Begin at the first line and end at the line containing "return math.radians(90 - (bearing". Extract exactly those lines.

DATA BLOCK:

........

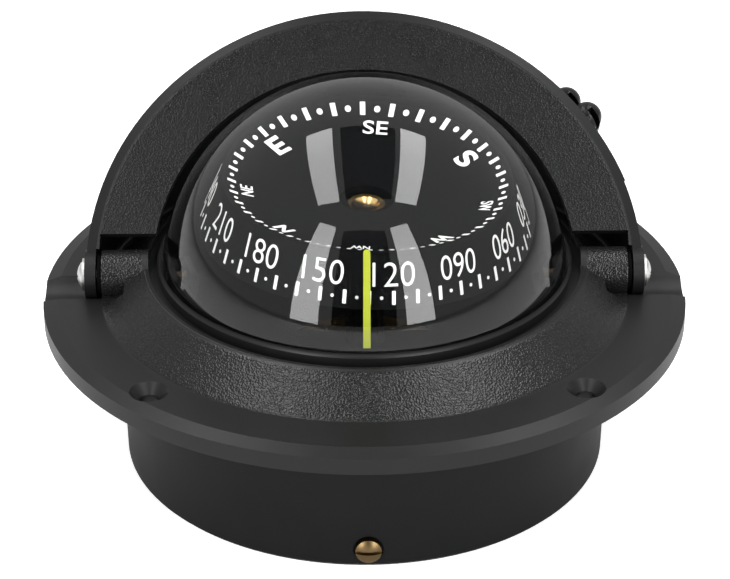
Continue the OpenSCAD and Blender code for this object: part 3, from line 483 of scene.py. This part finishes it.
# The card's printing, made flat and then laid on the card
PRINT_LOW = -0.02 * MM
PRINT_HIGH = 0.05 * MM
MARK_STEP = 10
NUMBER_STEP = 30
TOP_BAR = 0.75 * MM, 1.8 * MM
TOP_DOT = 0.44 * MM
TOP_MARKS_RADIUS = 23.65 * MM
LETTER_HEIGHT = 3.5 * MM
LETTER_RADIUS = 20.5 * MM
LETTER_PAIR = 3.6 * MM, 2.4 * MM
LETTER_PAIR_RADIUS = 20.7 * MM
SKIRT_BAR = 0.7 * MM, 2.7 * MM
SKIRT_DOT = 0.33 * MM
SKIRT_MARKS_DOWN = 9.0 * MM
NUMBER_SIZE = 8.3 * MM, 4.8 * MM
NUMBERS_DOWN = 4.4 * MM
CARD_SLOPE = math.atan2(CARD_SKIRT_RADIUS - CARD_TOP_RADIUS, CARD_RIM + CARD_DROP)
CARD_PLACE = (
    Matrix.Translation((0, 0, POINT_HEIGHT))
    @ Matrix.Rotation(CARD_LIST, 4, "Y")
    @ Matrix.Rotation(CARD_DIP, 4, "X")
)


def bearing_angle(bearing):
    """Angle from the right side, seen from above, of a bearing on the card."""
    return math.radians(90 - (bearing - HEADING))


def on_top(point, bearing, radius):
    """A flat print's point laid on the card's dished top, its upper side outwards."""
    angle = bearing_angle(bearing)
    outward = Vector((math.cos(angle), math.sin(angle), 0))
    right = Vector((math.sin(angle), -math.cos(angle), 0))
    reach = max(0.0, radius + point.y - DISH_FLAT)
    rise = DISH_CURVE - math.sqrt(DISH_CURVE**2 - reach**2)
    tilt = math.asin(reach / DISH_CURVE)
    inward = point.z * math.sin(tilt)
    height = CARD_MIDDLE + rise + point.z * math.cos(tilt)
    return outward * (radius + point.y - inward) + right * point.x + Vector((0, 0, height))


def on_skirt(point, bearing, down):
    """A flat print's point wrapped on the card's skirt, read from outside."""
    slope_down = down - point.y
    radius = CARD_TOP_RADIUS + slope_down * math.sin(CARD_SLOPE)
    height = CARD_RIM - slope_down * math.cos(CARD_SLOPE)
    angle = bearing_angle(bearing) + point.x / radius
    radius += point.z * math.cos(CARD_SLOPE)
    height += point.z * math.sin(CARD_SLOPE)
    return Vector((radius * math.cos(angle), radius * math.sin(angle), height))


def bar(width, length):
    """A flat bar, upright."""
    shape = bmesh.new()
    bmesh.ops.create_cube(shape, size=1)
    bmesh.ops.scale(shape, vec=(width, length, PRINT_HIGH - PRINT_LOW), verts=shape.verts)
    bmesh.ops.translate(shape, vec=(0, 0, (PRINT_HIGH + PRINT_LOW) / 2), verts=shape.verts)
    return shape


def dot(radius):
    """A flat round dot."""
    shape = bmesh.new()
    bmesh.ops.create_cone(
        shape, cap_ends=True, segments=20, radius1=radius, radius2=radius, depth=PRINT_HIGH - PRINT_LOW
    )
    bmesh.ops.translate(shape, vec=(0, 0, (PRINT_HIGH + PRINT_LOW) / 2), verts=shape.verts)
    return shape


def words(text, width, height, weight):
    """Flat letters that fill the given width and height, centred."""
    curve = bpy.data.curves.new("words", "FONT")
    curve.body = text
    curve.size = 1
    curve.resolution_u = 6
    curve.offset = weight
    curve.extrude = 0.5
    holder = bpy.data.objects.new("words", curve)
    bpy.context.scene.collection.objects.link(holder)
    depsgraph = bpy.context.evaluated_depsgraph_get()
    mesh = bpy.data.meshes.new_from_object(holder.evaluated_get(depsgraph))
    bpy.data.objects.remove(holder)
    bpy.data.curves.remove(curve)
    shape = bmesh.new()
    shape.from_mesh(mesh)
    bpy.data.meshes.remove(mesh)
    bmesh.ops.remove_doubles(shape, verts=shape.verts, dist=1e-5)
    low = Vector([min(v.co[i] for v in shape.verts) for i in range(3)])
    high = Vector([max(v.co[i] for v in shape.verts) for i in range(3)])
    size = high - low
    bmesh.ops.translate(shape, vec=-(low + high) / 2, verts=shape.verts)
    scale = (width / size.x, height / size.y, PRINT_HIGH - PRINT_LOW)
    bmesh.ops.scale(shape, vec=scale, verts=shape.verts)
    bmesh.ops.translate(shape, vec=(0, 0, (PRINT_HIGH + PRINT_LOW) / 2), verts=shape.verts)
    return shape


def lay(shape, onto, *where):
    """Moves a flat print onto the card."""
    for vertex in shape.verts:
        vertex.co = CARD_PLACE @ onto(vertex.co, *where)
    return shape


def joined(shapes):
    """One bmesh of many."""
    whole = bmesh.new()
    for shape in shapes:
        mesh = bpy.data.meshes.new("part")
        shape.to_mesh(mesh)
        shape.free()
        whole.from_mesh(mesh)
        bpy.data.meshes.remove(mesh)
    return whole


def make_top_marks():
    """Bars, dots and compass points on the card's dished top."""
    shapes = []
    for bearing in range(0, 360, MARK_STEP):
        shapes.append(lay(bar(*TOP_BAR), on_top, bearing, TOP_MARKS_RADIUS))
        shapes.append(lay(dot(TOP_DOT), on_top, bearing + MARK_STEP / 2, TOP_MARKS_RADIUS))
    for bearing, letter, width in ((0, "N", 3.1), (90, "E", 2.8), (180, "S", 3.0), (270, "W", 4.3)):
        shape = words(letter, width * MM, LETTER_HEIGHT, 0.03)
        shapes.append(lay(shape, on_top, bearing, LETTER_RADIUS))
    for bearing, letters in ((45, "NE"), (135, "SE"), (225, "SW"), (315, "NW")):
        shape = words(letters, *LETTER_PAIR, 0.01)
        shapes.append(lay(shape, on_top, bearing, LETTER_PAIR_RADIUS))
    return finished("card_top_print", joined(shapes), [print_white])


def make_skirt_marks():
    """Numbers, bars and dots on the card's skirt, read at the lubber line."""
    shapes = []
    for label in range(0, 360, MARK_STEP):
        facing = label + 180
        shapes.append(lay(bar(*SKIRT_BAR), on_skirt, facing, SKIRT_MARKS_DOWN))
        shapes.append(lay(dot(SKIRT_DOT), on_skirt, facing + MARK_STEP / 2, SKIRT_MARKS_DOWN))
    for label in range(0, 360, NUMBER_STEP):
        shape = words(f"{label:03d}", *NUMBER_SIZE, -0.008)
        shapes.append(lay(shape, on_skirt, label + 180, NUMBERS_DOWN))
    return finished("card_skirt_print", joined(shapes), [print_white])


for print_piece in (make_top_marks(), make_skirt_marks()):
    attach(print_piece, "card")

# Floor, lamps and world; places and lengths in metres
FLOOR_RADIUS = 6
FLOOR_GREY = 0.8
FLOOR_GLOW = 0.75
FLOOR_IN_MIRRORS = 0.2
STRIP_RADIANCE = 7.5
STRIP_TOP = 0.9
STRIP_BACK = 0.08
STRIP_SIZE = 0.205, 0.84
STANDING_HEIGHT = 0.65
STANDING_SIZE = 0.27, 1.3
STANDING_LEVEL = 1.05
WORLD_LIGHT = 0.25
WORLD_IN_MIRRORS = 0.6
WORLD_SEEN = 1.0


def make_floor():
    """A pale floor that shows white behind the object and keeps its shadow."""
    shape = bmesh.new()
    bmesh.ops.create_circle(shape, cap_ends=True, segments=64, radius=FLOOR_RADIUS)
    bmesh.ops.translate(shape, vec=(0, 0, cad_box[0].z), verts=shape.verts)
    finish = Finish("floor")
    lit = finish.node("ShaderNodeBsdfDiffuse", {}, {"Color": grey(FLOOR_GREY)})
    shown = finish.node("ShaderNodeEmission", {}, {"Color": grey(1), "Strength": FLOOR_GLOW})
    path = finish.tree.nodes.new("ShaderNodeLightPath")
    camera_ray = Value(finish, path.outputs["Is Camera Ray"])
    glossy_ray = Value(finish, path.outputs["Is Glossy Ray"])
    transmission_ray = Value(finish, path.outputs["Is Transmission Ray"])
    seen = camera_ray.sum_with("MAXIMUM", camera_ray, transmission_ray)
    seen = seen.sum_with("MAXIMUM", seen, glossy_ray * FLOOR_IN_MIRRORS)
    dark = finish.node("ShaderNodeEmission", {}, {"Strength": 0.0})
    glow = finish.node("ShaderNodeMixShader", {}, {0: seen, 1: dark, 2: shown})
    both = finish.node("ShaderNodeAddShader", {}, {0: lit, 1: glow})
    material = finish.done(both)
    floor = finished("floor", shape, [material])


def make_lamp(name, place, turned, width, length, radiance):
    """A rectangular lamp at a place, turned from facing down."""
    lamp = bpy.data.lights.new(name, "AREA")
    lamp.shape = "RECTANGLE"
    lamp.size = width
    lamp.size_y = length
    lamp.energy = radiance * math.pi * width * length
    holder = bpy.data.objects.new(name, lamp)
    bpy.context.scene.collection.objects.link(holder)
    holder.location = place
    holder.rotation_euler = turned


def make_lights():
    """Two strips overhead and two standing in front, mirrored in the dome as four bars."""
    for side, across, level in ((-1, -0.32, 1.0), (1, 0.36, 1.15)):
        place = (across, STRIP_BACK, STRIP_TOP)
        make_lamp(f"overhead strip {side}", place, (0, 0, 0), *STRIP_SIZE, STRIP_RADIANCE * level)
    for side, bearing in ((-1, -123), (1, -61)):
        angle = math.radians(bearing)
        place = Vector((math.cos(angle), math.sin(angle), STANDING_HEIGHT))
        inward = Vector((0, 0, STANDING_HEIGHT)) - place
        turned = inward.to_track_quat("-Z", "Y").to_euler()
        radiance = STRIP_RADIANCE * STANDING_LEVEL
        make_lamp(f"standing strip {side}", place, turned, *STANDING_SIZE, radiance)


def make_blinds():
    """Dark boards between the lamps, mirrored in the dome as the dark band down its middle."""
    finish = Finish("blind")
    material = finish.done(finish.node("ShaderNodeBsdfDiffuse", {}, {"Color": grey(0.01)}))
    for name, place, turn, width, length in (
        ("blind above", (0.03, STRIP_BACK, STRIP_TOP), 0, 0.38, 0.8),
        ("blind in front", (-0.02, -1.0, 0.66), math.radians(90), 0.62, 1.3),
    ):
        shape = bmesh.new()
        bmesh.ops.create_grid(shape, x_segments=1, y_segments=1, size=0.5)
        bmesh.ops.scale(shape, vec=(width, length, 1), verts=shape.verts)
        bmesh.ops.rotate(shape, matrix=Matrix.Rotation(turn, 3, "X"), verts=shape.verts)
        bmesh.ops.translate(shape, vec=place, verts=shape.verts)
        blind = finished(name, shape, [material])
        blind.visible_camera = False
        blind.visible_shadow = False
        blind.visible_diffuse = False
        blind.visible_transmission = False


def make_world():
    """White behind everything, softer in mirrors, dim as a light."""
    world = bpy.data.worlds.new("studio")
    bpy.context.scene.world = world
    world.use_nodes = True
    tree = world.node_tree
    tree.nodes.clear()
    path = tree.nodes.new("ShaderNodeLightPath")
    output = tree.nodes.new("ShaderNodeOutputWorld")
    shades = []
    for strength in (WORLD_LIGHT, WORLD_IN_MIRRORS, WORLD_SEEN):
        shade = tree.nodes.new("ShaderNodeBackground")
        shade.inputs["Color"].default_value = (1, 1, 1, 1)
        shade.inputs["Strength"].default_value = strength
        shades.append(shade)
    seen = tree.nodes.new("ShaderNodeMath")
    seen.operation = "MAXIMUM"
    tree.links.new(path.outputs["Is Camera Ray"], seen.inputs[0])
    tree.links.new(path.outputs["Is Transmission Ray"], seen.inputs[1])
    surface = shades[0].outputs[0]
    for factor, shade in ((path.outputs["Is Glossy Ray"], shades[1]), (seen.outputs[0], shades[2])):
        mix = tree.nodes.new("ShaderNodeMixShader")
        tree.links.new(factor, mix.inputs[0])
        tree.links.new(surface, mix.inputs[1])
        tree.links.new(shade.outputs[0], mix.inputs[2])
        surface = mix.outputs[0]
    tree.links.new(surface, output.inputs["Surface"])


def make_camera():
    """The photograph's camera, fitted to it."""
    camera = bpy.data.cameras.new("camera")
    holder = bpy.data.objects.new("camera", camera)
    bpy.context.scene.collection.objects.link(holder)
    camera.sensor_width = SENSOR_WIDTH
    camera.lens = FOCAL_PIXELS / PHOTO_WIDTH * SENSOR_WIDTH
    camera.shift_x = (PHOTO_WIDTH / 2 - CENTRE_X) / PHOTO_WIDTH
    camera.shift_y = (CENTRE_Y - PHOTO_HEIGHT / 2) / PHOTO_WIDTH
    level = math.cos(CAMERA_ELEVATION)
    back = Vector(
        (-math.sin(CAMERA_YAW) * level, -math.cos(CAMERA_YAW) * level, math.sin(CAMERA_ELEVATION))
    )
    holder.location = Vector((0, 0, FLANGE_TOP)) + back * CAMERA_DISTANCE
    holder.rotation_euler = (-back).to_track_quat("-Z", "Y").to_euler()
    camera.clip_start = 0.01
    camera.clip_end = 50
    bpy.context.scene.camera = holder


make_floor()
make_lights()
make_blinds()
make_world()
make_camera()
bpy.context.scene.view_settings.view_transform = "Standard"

........

RESULT OF THE EXERCISE:
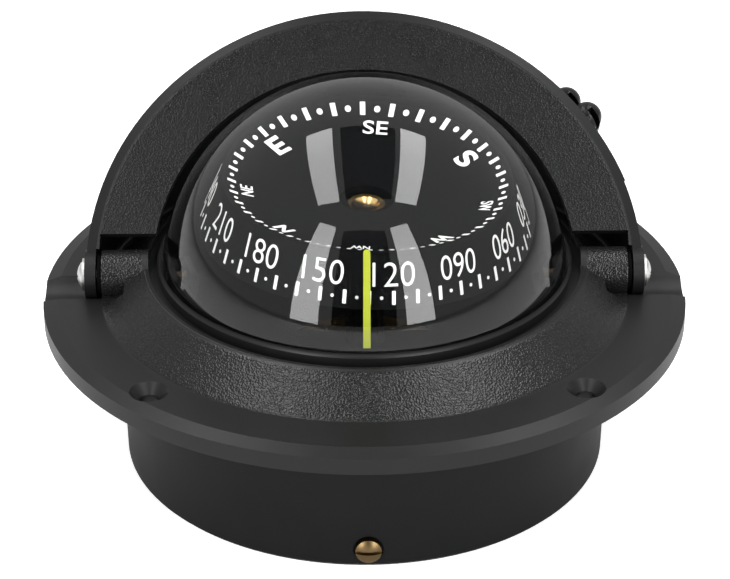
Continue the OpenSCAD and Blender code for this object: part 3, from line 483 of scene.py. This part finishes it.
# The card's printing, made flat and then laid on the card
PRINT_LOW = -0.02 * MM
PRINT_HIGH = 0.05 * MM
MARK_STEP = 10
NUMBER_STEP = 30
TOP_BAR = 0.75 * MM, 1.8 * MM
TOP_DOT = 0.44 * MM
TOP_MARKS_RADIUS = 23.65 * MM
LETTER_HEIGHT = 3.5 * MM
LETTER_RADIUS = 20.5 * MM
LETTER_PAIR = 3.6 * MM, 2.4 * MM
LETTER_PAIR_RADIUS = 20.7 * MM
SKIRT_BAR = 0.7 * MM, 2.7 * MM
SKIRT_DOT = 0.33 * MM
SKIRT_MARKS_DOWN = 9.0 * MM
NUMBER_SIZE = 8.3 * MM, 4.8 * MM
NUMBERS_DOWN = 4.4 * MM
CARD_SLOPE = math.atan2(CARD_SKIRT_RADIUS - CARD_TOP_RADIUS, CARD_RIM + CARD_DROP)
CARD_PLACE = (
    Matrix.Translation((0, 0, POINT_HEIGHT))
    @ Matrix.Rotation(CARD_LIST, 4, "Y")
    @ Matrix.Rotation(CARD_DIP, 4, "X")
)


def bearing_angle(bearing):
    """Angle from the right side, seen from above, of a bearing on the card."""
    return math.radians(90 - (bearing - HEADING))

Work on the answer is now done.